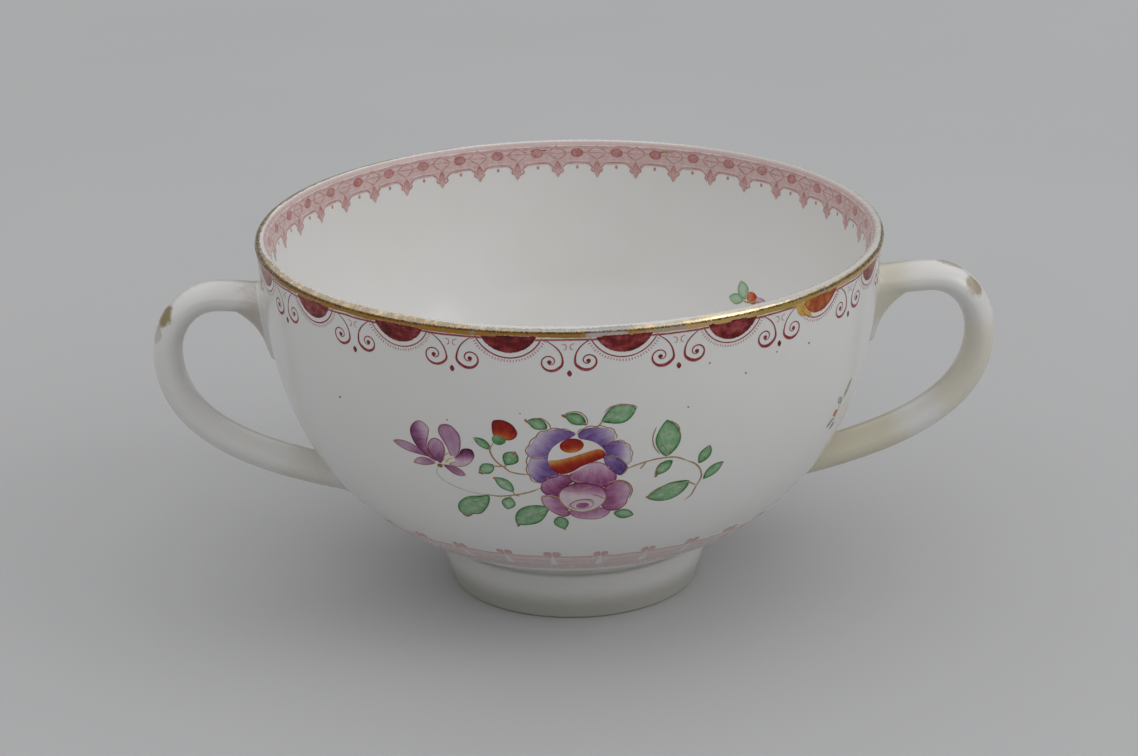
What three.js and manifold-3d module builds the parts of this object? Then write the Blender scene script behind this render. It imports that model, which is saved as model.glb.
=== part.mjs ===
// A small two-handled porcelain cup: a thrown bowl on a turned foot ring, two pulled strap handles
// luted on with slip, and a gilt line over the lip. Millimetres, +Z up, origin at the centre of the
// circle that the foot ring stands on, handles along X.
import * as THREE from "three";
import { mergeVertices } from "three/addons/utils/BufferGeometryUtils.js";
import Module from "manifold-3d";

const wasm = await Module();
wasm.setup();

// Bowl: overall sizes and the sweep of its outer wall
const RIM_RADIUS = 48;
const CUP_HEIGHT = 57.4;
const LIP_THICKNESS = 1.7;
const WALL_THICKNESS_AT_FOOT = 2.6;
const FLOOR_THICKNESS = 2.2;
const FLOOR_BLEND = 3;
const LIP_FLARE_DEGREES = 15;
const LIP_LEAD = 6.1;
const BELLY_START_RADIUS = 20.8;
const BELLY_START_RISE = 0.3;
const BELLY_LEAD = 31.3;
const BELLY_SLOPE_DEGREES = 20.6;

// Foot ring: a flat unglazed contact, a gently spread outer wall and a turned neck under the belly
const FOOT_HEIGHT = 8.3;
const FOOT_CONTACT_RADIUS = 19.5;
const FOOT_CONTACT_WIDTH = 2.2;
const FOOT_TOP_RADIUS = 21;
const FOOT_TOP_WALL = 4.6;
const FOOT_EDGE_ROUND = 0.5;
const FOOT_NECK_DEPTH = 0.7;
const FOOT_NECK_HEIGHT = 1.1;
const FOOT_SWELL = 0.25;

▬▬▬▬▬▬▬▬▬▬

## What this task involves:
Recite the full listing above exactly.

## Written reply:
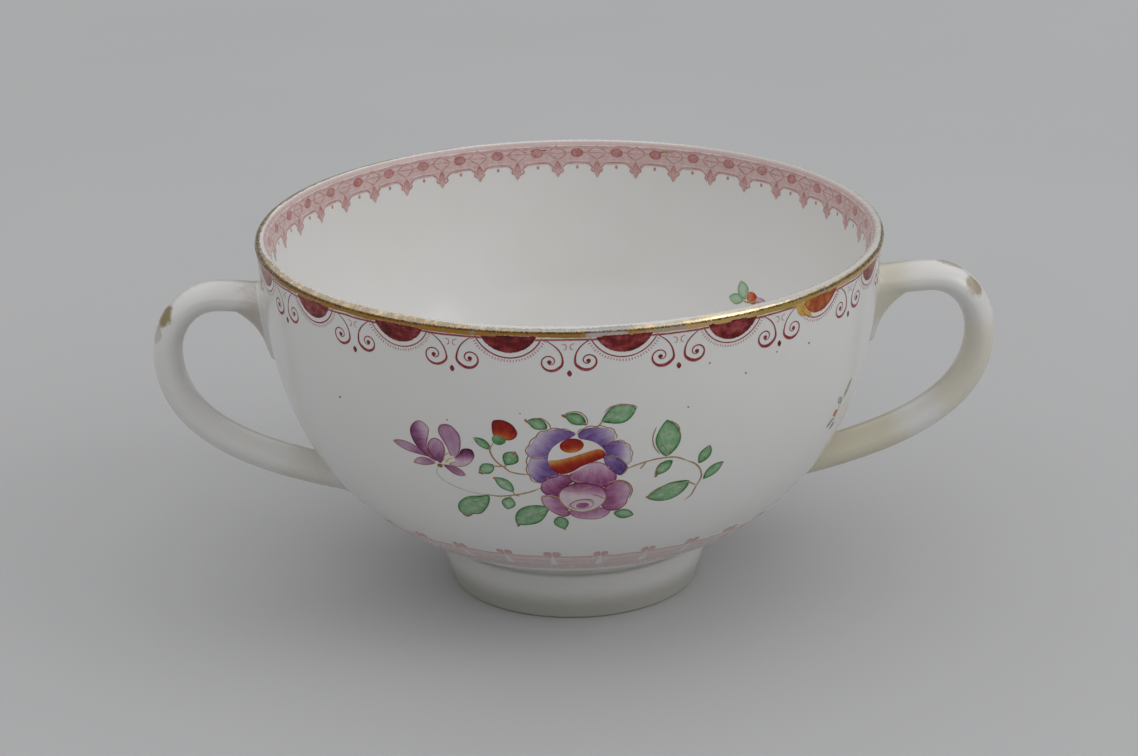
What three.js and manifold-3d module builds the parts of this object? Then write the Blender scene script behind this render. It imports that model, which is saved as model.glb.
=== part.mjs ===
// A small two-handled porcelain cup: a thrown bowl on a turned foot ring, two pulled strap handles
// luted on with slip, and a gilt line over the lip. Millimetres, +Z up, origin at the centre of the
// circle that the foot ring stands on, handles along X.
import * as THREE from "three";
import { mergeVertices } from "three/addons/utils/BufferGeometryUtils.js";
import Module from "manifold-3d";

const wasm = await Module();
wasm.setup();

// Bowl: overall sizes and the sweep of its outer wall
const RIM_RADIUS = 48;
const CUP_HEIGHT = 57.4;
const LIP_THICKNESS = 1.7;
const WALL_THICKNESS_AT_FOOT = 2.6;
const FLOOR_THICKNESS = 2.2;
const FLOOR_BLEND = 3;
const LIP_FLARE_DEGREES = 15;
const LIP_LEAD = 6.1;
const BELLY_START_RADIUS = 20.8;
const BELLY_START_RISE = 0.3;
const BELLY_LEAD = 31.3;
const BELLY_SLOPE_DEGREES = 20.6;

// Foot ring: a flat unglazed contact, a gently spread outer wall and a turned neck under the belly
const FOOT_HEIGHT = 8.3;
const FOOT_CONTACT_RADIUS = 19.5;
const FOOT_CONTACT_WIDTH = 2.2;
const FOOT_TOP_RADIUS = 21;
const FOOT_TOP_WALL = 4.6;
const FOOT_EDGE_ROUND = 0.5;
const FOOT_NECK_DEPTH = 0.7;
const FOOT_NECK_HEIGHT = 1.1;
const FOOT_SWELL = 0.25;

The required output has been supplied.